しかし、その後の対応ぶりには、中国の強い権力体制があったからこそ可能になったと考えられる側面が見られます。
強権国家ゆえにできたこと
人口1000万人以上の大都市を即座に封鎖したり、わずか10日間で病院を建設したり、人々の移動を強制的に停止したりするなどの措置が取られました。
さらには、AIとビッグデータを用いて、感染状況をスマートフォンで個別に判断できるアプリも開発され、多くの人々に使われました。
このような強権的な対策の結果、3月下旬には中国における感染状態が抑えられたようです。4月上旬には、武漢およびその周辺地域の封鎖が解除され、経済活動が再開されました。
ところが、アメリカやヨーロッパなどの自由主義国では、新型コロナの爆発的な感染拡大が起こり、イタリアやスペインでは医療崩壊の状況に陥っています。
こうした状況を見ていると、「疫病を抑えるためには、中国に見られるように人権を無視した強権的な政策が必要ではないのか?」という考えを否定できなくなってきます。
「自由か、それとも強権による管理か?」という古くからある問題に対して、極めて深刻な新しい事実が突きつけられていることになります。
自由か、強権による管理かという問題は、コロナ以前から、中国において顕在化していたものです。それは、 AIやビッグデータとの関連において、問われてきました。

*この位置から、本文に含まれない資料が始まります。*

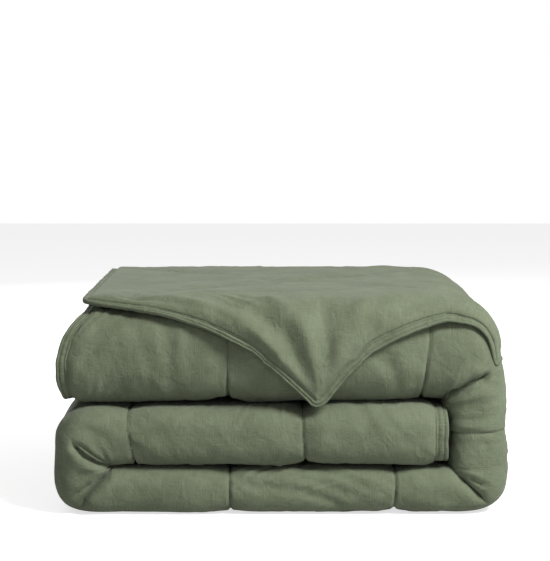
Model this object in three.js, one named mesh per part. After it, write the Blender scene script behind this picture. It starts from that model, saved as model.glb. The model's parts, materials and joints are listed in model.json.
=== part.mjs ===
// A queen-size quilted duvet, folded for the shelf.
//
// The duvet is quartered along its width into a strip of four plies, whose long fold is the rounded front.
// The strip is then rolled in three: it starts at its hemmed end in the middle run, turns down round the left
// end into the bottom run, turns up round the right end, and comes back over everything as the top run.
// One more ply is drawn over the top run, and its free corner hangs over the front as a turned-down corner.
//
// Millimetres. +X to the right, +Y to the back, +Z up.
// The origin is on the floor, under the middle of the stack.
import * as THREE from "three";

// ---- Driving dimensions -------------------------------------------------------------------------
const HALF_WIDTH = 318.5; // outer skin of both end turns
const BACK = 256; // where the plies end at the back, before their hems
const BOTTOM_FRONT = -253; // foremost line of each run's rounded front
const MIDDLE_FRONT = -257;
const TOP_FRONT = -247;
const BOTTOM_THICK = 65.5; // each run's thickness, four plies pressed together
const MIDDLE_THICK = 87.5;
const TOP_THICK = 126.5;
const END_TURN = 80; // how far a turn reaches past the end of the runs
const TURN_CORE = 1.5; // radius of the empty line that a turn goes round
const RUN_GAP = 2; // between the middle run and the top run
const TOP_END_SHORT = 14.5; // how far the top run's hemmed end stands back from the left-hand skin
const MIDDLE_END_SHORT = 12.5; // how far the middle run's hemmed end stops short of the right-hand turn
const OPENING_ROOM = 4; // the line that the top run opens about stays this far under the upper turn's centre

const FABRIC = 1.2; // a skin of cloth
const SEAT = 0.4; // clearance between pieces that touch
const SLIT = 0.8; // between the two arms of the innermost ply
const HEM_WIDTH = 7; // how far a hem stands out of the ply it closes
const HEM_THICK = 5;
const SQUARENESS = 2.7; // superellipse exponent of an end turn's outline, 2 being a plain ellipse

const SHEET_THICK = 15; // the single ply over the top
const SHEET_LIFT = 2; // room under it for the quilting seams
const SHEET_END_SHORT = 28; // how far its left end stands back from the top run's
const SHEET_END_THICK = 5; // where it ends on the right-hand turn
const FLAP_HINGE = 60; // degrees down the rounded front where the corner starts to hang
const FLAP_TIP_Z = 158;
const FLAP_TIP_WIDTH = 8;
const HEM_BAND = 9; // width of the stitched hem along the corner's edges
const HEM_SEAT = 1.6; // clearance between that hem and the cloth inside it, whose facets differ

const SEAM_WIDTH = 2.4; // a quilting seam, seen from the front
const SEAM_THICK = 0.8;
const SEAM_REACH = 72; // degrees above and below level
const ARC_STEPS = 10; // flats in a rounded front
const TURN_STEPS = 4; // sections in a quarter turn
const SHEET_TURN_STEPS = 3; // of those, how many the ply over the top follows
const SAME_POINT = 1e-3; // outline points nearer than this are one

// Where the quilting seams cross each run's front, along X.
const BOTTOM_SEAMS = [-72, 161];
const MIDDLE_SEAMS = [-206, 32];
const TOP_SEAMS = [-75, 203];

// The hanging corner's two edges as [X, Z] where each point lies on the front.
const FLAP_LEFT_EDGE = [[-110, 262], [-44, 221], [13, 180], [48, FLAP_TIP_Z]];
const FLAP_RIGHT_EDGE = [[198, 262], [168, 247], [132, 226], [97, 193], [56, FLAP_TIP_Z]];

// How far down the rounded front the ply over the top reaches, as [X, degrees], and at its left end: least at
// its ends, and down to the hinge over the corner. On the right-hand turn it keeps the last value.
const SHEET_BEND = [[-190, 40], [-114, 59], [200, 59], [236, 50]];
const SHEET_LEFT_BEND = 28;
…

例えば、電子マネーの使用実績から個人の信用度を測定する信用スコアリングが、数年前から中国で実用化されています。また、顔認証の技術も発達しており、店舗の無人化などが可能になっています。
こうした技術によって、これまではできなかった経済取引ができるようになっていることは事実です。これは、明らかに望ましい動きです。
しかし、公権力がこうした技術を用いることの危険もあります。警察や公安が、顔認証の技術を用いて犯人の検挙を行っていると言われます。また、信用スコアリングが、本来の目的である融資の審査以外にも用いられるようになっています。
これらの技術は、悪用されれば、権力が国民の生活を思うままにコントロールする道具になってしまうのです。中国ではこの数年、こうしたことが進展しつつありました。